Entrevista:O Estado inteligente

sábado, abril 30, 2005

O mapa da indústria GESNER OLIVEIRA-



O brasil está mudando. O verbo planejar começou a ser conjugado. O "Mapa Estratégico da Indústria", lançado pela CNI (Confederação Nacional da Indústria) na última terça-feira em Brasília, é um exemplo. Ilustra uma tentativa de se desvencilhar das emergências do curtíssimo prazo e dedicar tempo para pensar o futuro.
Não surpreende que o documento da CNI tenha recebido pouco destaque relativamente à sua importância. Foi uma semana de mudanças na equipe econômica, mais propostas esdrúxulas do deputado Severino e até mesmo o raro evento de uma entrevista coletiva do presidente Lula. Prevaleceu o curto prazo.
Mas o documento da CNI é um primeiro passo para a aplicação de gestão e planejamento estratégico no debate sobre os rumos da indústria e do país. O exercício da CNI usa o chamado "Balanced Scorecard", na denominação em inglês, livremente traduzido por "gestão estratégica" ou "mapa estratégico". Tal método, desenvolvido por Robert Kaplan da Universidade Harvard e aplicado em várias empresas, consiste na tradução de objetivos estratégicos em um conjunto bem definido de programas de ação. Esses últimos estão sujeitos a acompanhamento sistemático mediante um painel de indicadores.
A utilização de indicadores objetivos é essencial. Alguns defendem que Zico foi melhor do que Romário. É uma questão empírica.
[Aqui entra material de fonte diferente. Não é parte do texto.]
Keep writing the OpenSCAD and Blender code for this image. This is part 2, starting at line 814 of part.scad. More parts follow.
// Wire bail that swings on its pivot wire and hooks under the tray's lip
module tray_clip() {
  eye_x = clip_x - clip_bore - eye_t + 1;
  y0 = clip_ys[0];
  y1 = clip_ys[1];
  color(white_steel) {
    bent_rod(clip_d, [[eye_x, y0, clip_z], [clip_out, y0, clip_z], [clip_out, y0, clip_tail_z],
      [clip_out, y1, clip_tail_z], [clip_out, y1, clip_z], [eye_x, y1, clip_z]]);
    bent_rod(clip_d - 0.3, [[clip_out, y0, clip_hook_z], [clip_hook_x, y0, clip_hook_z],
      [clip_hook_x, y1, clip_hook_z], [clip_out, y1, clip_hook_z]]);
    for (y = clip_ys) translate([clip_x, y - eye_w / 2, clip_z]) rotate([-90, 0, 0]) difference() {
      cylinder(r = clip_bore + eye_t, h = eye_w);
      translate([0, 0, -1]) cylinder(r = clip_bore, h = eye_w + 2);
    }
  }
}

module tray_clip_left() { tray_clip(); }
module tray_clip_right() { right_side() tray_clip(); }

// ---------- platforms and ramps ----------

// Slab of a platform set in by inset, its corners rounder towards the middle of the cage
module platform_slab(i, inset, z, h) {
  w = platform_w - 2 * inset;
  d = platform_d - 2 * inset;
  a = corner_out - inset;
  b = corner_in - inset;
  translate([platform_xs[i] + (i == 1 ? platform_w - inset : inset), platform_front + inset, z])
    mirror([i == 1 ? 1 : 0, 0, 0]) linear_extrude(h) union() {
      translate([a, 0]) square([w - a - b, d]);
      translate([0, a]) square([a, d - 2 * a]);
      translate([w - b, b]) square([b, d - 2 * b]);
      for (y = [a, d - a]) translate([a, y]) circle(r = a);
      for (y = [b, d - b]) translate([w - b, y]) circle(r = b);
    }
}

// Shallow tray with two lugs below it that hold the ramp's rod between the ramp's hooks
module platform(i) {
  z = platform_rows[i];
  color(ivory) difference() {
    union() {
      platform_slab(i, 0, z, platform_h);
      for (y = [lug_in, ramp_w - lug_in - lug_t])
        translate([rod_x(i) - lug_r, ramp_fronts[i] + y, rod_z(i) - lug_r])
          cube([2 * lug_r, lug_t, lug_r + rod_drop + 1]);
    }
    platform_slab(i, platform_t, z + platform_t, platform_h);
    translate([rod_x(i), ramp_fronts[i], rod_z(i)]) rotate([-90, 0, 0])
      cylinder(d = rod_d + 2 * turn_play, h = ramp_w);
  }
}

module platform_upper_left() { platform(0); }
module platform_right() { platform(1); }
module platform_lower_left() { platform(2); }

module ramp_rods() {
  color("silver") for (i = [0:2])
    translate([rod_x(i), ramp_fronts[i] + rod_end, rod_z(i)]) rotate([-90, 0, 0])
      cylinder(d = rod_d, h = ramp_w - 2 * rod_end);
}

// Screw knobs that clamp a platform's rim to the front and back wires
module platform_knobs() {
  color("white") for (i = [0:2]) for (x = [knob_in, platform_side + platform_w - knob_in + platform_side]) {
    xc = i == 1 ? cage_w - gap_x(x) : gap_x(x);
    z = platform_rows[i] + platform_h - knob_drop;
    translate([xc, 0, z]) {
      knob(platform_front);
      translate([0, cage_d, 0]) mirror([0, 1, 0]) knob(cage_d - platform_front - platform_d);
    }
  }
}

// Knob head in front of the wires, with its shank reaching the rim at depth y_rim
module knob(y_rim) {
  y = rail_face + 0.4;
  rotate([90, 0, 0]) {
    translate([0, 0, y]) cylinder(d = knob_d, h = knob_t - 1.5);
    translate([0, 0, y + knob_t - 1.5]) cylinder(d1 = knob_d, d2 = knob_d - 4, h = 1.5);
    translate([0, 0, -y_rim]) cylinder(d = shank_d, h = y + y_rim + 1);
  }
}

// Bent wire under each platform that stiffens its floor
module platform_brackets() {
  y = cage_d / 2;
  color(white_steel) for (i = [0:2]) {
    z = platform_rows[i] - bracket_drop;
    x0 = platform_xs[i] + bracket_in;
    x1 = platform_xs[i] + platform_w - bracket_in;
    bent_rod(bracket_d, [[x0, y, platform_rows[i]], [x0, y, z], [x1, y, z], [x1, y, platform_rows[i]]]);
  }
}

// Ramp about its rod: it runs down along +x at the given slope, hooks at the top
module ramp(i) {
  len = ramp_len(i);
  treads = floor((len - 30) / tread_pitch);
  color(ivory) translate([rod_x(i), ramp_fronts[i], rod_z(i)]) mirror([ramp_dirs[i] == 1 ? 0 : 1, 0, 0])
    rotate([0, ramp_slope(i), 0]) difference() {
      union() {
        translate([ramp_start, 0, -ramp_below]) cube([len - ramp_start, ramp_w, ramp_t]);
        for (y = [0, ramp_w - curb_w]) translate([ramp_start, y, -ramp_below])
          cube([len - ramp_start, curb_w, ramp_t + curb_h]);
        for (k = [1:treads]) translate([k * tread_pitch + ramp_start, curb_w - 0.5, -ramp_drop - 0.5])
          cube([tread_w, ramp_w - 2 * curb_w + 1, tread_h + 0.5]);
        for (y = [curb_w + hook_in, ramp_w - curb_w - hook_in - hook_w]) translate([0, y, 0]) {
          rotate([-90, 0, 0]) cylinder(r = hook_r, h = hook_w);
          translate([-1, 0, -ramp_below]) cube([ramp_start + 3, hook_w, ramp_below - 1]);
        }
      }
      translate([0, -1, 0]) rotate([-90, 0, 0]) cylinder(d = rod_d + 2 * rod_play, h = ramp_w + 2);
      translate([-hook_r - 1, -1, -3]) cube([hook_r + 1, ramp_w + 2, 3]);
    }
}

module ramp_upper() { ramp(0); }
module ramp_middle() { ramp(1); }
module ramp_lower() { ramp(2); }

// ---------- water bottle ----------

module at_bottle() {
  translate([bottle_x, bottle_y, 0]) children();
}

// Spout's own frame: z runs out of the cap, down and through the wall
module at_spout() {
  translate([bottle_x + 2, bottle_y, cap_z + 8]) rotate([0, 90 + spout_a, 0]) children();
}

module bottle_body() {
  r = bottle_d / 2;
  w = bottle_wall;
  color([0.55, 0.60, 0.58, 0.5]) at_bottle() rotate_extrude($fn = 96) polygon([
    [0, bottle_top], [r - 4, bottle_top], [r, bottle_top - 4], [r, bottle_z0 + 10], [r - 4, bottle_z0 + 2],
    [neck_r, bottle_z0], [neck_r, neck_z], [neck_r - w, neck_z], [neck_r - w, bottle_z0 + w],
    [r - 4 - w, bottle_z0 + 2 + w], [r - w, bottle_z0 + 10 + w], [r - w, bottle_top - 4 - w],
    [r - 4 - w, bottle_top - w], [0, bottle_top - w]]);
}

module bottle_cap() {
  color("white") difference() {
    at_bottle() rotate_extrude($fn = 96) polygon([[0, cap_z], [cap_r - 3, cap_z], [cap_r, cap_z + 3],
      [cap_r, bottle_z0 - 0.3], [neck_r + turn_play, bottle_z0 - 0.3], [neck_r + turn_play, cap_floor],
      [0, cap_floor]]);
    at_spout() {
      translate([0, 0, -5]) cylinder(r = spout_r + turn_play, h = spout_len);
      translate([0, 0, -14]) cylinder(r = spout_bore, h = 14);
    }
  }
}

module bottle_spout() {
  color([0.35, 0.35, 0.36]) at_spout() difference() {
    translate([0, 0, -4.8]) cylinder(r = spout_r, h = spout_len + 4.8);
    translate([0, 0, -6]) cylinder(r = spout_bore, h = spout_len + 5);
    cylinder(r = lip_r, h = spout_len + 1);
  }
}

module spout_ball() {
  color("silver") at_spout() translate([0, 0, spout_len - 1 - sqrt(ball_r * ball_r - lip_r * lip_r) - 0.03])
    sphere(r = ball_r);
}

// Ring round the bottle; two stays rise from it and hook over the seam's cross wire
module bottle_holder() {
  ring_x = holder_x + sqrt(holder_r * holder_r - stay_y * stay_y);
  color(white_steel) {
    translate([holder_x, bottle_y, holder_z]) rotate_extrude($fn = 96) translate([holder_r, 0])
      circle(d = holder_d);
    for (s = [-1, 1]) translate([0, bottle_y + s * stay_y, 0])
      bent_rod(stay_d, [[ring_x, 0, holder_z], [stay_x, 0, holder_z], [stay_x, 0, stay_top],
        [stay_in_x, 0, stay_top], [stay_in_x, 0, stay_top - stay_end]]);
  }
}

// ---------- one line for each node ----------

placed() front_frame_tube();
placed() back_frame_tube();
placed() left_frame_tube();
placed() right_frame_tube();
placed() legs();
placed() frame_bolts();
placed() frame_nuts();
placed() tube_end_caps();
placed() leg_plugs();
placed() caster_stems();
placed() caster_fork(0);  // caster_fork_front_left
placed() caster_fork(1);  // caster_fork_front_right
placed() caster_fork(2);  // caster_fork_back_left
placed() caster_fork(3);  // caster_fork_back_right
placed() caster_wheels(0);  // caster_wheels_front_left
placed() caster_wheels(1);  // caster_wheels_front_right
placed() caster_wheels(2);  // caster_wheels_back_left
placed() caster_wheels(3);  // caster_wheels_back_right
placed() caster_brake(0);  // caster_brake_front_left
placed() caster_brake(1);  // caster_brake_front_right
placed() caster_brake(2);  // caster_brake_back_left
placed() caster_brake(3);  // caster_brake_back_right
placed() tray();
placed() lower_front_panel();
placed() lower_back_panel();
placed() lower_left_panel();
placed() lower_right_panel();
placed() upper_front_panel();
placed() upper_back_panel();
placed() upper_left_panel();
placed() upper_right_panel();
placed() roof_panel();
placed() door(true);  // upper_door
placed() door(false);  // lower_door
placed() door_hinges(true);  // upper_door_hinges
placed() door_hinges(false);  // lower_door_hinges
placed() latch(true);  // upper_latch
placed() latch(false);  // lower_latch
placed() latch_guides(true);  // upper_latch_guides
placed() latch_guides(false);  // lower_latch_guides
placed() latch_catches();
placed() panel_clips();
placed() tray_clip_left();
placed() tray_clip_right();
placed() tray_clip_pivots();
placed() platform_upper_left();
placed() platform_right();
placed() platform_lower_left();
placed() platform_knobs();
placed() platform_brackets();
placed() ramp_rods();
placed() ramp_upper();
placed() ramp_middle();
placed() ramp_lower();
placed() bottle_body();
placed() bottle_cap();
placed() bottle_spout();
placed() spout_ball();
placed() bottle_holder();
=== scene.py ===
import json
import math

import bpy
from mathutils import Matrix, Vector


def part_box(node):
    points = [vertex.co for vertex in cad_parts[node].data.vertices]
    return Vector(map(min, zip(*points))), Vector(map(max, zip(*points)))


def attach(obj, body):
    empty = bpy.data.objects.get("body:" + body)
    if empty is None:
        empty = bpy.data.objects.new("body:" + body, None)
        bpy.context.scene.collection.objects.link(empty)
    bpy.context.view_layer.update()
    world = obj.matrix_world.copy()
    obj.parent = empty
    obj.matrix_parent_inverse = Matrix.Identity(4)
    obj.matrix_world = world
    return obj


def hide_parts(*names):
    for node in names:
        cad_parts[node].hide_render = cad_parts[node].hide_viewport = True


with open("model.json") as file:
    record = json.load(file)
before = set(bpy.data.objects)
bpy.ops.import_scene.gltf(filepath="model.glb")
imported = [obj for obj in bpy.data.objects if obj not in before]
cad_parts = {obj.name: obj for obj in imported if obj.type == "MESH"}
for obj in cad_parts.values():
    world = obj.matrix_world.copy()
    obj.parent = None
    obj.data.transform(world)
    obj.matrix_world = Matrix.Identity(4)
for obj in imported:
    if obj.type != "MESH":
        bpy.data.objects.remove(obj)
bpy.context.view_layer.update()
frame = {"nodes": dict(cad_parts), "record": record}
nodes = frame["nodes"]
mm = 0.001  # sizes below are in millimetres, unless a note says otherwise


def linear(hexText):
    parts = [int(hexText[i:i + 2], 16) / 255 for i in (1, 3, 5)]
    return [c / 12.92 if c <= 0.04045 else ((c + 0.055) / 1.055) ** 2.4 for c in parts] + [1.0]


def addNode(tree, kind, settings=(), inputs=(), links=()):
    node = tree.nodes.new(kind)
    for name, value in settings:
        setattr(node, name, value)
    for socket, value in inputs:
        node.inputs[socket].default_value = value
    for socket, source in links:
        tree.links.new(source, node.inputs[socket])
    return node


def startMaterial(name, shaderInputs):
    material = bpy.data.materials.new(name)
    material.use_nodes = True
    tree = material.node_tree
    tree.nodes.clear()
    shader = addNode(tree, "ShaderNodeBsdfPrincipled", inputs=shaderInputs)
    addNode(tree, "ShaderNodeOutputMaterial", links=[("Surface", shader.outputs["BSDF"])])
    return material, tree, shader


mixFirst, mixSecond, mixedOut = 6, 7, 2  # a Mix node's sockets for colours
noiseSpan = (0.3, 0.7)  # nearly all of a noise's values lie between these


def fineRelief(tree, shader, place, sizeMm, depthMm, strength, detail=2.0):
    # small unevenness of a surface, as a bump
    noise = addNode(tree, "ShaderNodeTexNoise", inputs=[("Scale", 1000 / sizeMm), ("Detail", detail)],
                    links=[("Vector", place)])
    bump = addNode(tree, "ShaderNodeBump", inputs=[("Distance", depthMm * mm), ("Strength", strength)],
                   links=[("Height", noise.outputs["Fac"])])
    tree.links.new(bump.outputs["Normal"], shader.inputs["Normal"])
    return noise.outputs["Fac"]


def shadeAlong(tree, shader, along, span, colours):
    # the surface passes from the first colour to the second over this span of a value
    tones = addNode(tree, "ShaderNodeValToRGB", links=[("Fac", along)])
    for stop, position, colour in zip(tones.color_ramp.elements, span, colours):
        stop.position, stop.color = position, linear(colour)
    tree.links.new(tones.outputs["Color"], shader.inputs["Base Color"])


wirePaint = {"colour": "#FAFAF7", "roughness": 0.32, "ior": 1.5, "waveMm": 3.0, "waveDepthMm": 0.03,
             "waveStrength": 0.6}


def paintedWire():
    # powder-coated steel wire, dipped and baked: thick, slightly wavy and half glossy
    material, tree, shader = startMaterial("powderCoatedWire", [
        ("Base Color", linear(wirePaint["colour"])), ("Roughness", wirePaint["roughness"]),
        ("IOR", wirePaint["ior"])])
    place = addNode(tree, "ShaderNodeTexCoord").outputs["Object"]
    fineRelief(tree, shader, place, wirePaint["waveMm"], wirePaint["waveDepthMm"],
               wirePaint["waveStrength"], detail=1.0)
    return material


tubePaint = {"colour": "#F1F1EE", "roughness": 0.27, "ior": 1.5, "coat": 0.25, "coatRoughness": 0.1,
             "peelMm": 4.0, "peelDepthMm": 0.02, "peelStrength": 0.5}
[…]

Não é possível respondê-la sem contar com indicadores pertinentes e saber, por exemplo, quais os percentuais de finalização com sucesso, passes certos, desarmes, dribles, entre tantas outras estatísticas que ganharam espaço nas seções de esportes. Não se pode prescindir de um painel de indicadores relevantes para avaliar o desempenho de um jogador, de uma equipe ou de um país.
As metas fixadas pelo "Mapa Estratégico da CNI" são ambiciosas. Estabeleceu-se uma taxa média de crescimento de 5,5% até 2010 e de 7% até 2015. Isso equivale a mais que o dobro da taxa observada nos últimos dez anos (2,43% anuais). Se o Brasil tivesse crescido a 5,5% na última década, o PIB per capita seria de US$ 5.125, mais de 53% de nível atual (US$ 3.330). A última vez em que o PIB cresceu mais de 5,5% foi em 1994, ano de lançamento do Plano Real (5,85%). A última vez em que o PIB cresceu mais que 7% foi em 1986 (7,51%), ano do Plano Cruzado.
Embora singulares, as experiências da China e da Índia são úteis para aguçar a vontade nacional de resgatar o crescimento rápido e sustentado. Fenômeno que ocorreu no Brasil durante a maior parte do século 20, mas foi interrompido nas duas últimas décadas.
Para retomar a trajetória de crescimento, será preciso concentrar esforços em uma mesma direção e em ritmo mais acelerado. A impressão que se tem é que o Brasil está promovendo mudanças na direção certa, mas a um ritmo excessivamente lento. Tome-se a Lei de Falências, aprovada neste ano. Tramitou no Congresso por mais de dez anos, em um período marcado por forte endividamento e reestruturação industrial, durante o qual instrumentos modernos de recuperação de empresas teria sido essencial para preservar os fatores produtivos no mercado.
Não adianta chorar sobre leite derramado. Mas não se pode se dar ao luxo de postergar aquilo que no "Mapa da CNI" é tido como base do desenvolvimento como a logística, a oferta de energia, a infra-estrutura de telecomunicações e o saneamento básico. Como se sabe, a situação é trágica nessa matéria. Basta tomar um dos indicadores selecionados pela CNI: o estado de conservação das rodovias, que, segundo o próprio presidente Lula admitiu na entrevista de ontem, constitui uma fragilidade de seu governo.
A conquista da estabilidade de preços nos anos 90 dá condições mínimas para discutir médio prazo. A maior exposição da economia brasileira ao mundo crescentemente competitivo e marcado por um ritmo alucinante de inovação tecnológica obriga ampliar horizonte de planejamento.
Não há nada de errado na ambição das metas, antes pelo contrário. Mas, para alcançá-las, será fundamental garantir monitoramento adequado dos programas. Nesse sentido, os próprios autores do "Mapa Estratégico" admitem ser necessário detalhar mais alguns dos objetivos e programas propostos. Contudo não há dúvida de que o setor privado tenha dado um passo importante. Está na hora de o setor público fazer o mesmo.